- **INSTRUCTIONS FOR THE TASK**: Gather up all lines that carry the word "joints".

- **DATA PROVIDED**:
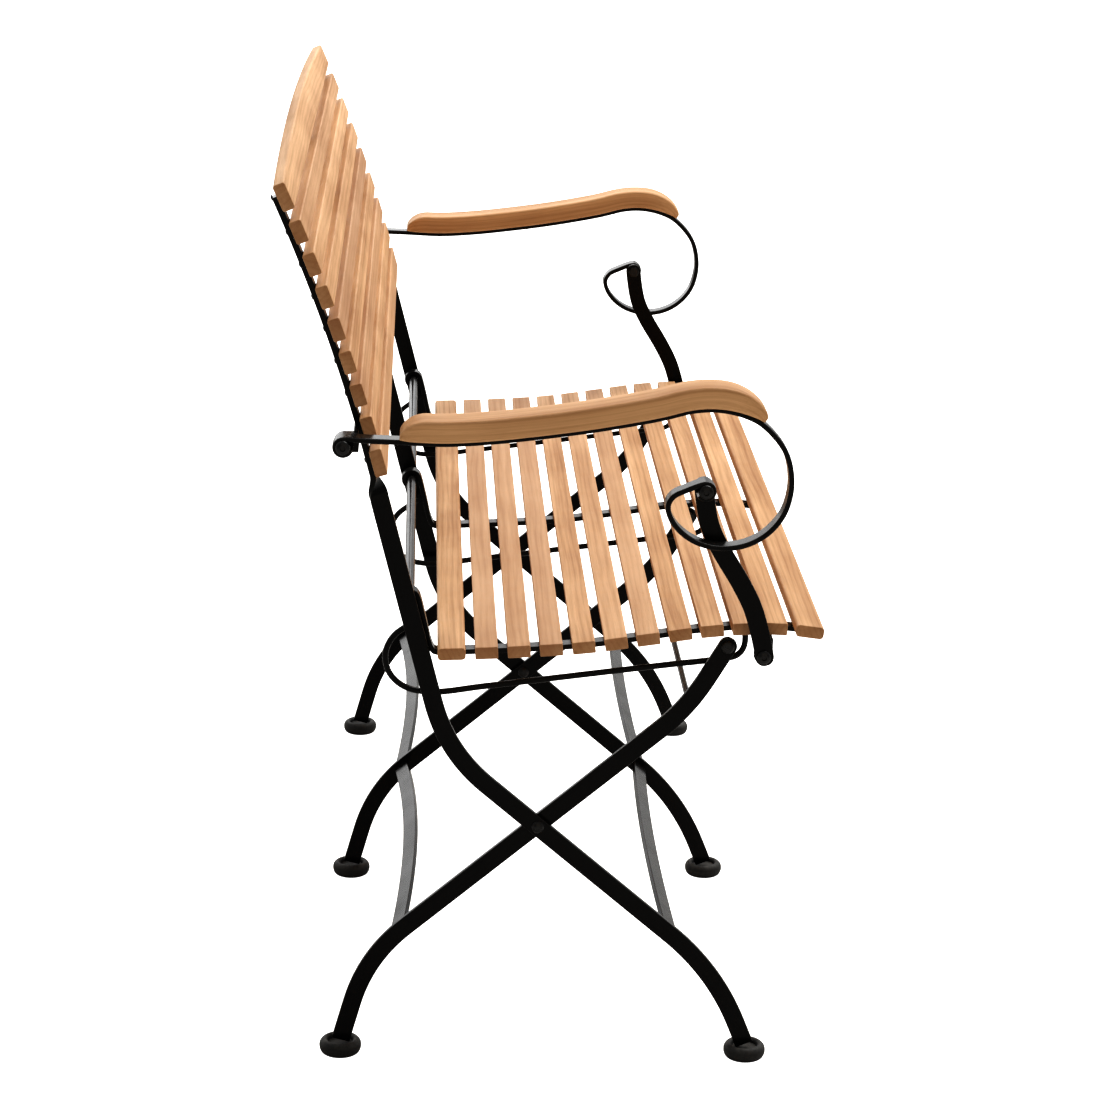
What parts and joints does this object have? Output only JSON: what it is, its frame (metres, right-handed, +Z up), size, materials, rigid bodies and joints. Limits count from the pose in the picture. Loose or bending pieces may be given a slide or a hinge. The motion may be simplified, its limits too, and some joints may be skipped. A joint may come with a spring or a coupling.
{
  "type": "folding garden bench",
  "caption": "Folding garden bench with teak slats on scissor frames of black flat bar, with scrolled arms that fold up with the seat.",
  "frame": {"origin": "on the floor, under the centre of the whole bench's bounding box, standing open", "axes": "+X along the bench, +Y towards the back, +Z up; the sitter faces -Y"},
  "size_m": [1.1252, 0.5282, 0.8835],
  "materials": {
    "teak": "oiled teak, fine straight grain, eased edges",
    "steel": "black satin powder coat",
    "fixings": "black zinc, satin",
    "rubber": "dark grey moulded rubber, matt"
  },
  "bodies": {
    "back_frame": {"front_leg_left": "steel", "front_leg_middle": "steel", "front_leg_right": "steel", "front_foot_left": "rubber", "front_foot_middle": "rubber", "front_foot_right": "rubber", "crossing_rivet_left": "fixings", "crossing_rivet_middle": "fixings", "crossing_rivet_right": "fixings", "hinge_tube": "steel", "front_stretcher_left": "steel", "front_stretcher_right": "steel", "back_slat_1": "teak", "back_slat_2": "teak", "back_slat_3": "teak", "back_slat_4": "teak", "back_slat_5": "teak", "back_slat_6": "teak", "back_slat_7": "teak", "back_slat_8": "teak", "back_crest_rail": "teak", "arm_pivot_bolt_left": "fixings", "arm_pivot_bolt_right": "fixings"},
    "rear_leg_frame": {"rear_leg_left": "steel", "rear_leg_middle": "steel", "rear_leg_right": "steel", "rear_foot_left": "rubber", "rear_foot_middle": "rubber", "rear_foot_right": "rubber", "guide_pin_left": "fixings", "guide_pin_middle": "fixings", "guide_pin_right": "fixings", "upper_cross_rod": "steel", "rear_stretcher_left": "steel", "rear_stretcher_right": "steel"},
    "seat": {"seat_slat_01": "teak", "seat_slat_02": "teak", "seat_slat_03": "teak", "seat_slat_04": "teak", "seat_slat_05": "teak", "seat_slat_06": "teak", "seat_slat_07": "teak", "seat_slat_08": "teak", "seat_slat_09": "teak", "seat_slat_10": "teak", "seat_slat_11": "teak", "seat_slat_12": "teak", "seat_rail_left": "steel", "seat_rail_middle": "steel", "seat_rail_right": "steel"},
    "arm_left": {"arm_strip_left": "steel", "armrest_left": "teak"},
    "arm_support_left": {"arm_support_left": "steel", "support_head_bolt_left": "fixings", "support_foot_bolt_left": "fixings"},
    "arm_right": {"arm_strip_right": "steel", "armrest_right": "teak"},
    "arm_support_right": {"arm_support_right": "steel", "support_head_bolt_right": "fixings", "support_foot_bolt_right": "fixings"}
  },
  "joints": [
    {"name": "seat_fold", "type": "hinge", "parent": "back_frame", "child": "seat", "pos_m": [0, 0.13149, 0.4682], "axis": [-1, 0, 0], "range_deg": [0, 96.5]},
    {"name": "leg_fold", "type": "hinge", "parent": "back_frame", "child": "rear_leg_frame", "pos_m": [0, 0.00439, 0.2425], "axis": [-1, 0, 0], "range_deg": [0, 60.5]},
    {"name": "arm_fold_left", "type": "hinge", "parent": "back_frame", "child": "arm_left", "pos_m": [-0.5436, 0.19389, 0.6346], "axis": [-1, 0, 0], "range_deg": [0, 96.5]},
    {"name": "support_swing_left", "type": "hinge", "parent": "seat", "child": "arm_support_left", "pos_m": [-0.5302, -0.20501, 0.4302], "axis": [1, 0, 0], "range_deg": [0, 96.5]},
    {"name": "arm_fold_right", "type": "hinge", "parent": "back_frame", "child": "arm_right", "pos_m": [0.5436, 0.19389, 0.6346], "axis": [-1, 0, 0], "range_deg": [0, 96.5]},
    {"name": "support_swing_right", "type": "hinge", "parent": "seat", "child": "arm_support_right", "pos_m": [0.5302, -0.20501, 0.4302], "axis": [1, 0, 0], "range_deg": [0, 96.5]}
  ],
  "couplings": [
    {"joint": "leg_fold", "follows": "seat_fold", "ratio": 0.626},
    {"joint": "arm_fold_left", "follows": "seat_fold", "ratio": 1},
    {"joint": "support_swing_left", "follows": "seat_fold", "ratio": 1},
    {"joint": "arm_fold_right", "follows": "seat_fold", "ratio": 1},
    {"joint": "support_swing_right", "follows": "seat_fold", "ratio": 1}
  ]
}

- **RESULT**:
What parts and joints does this object have? Output only JSON: what it is, its frame (metres, right-handed, +Z up), size, materials, rigid bodies and joints. Limits count from the pose in the picture. Loose or bending pieces may be given a slide or a hinge. The motion may be simplified, its limits too, and some joints may be skipped. A joint may come with a spring or a coupling.
  "joints": [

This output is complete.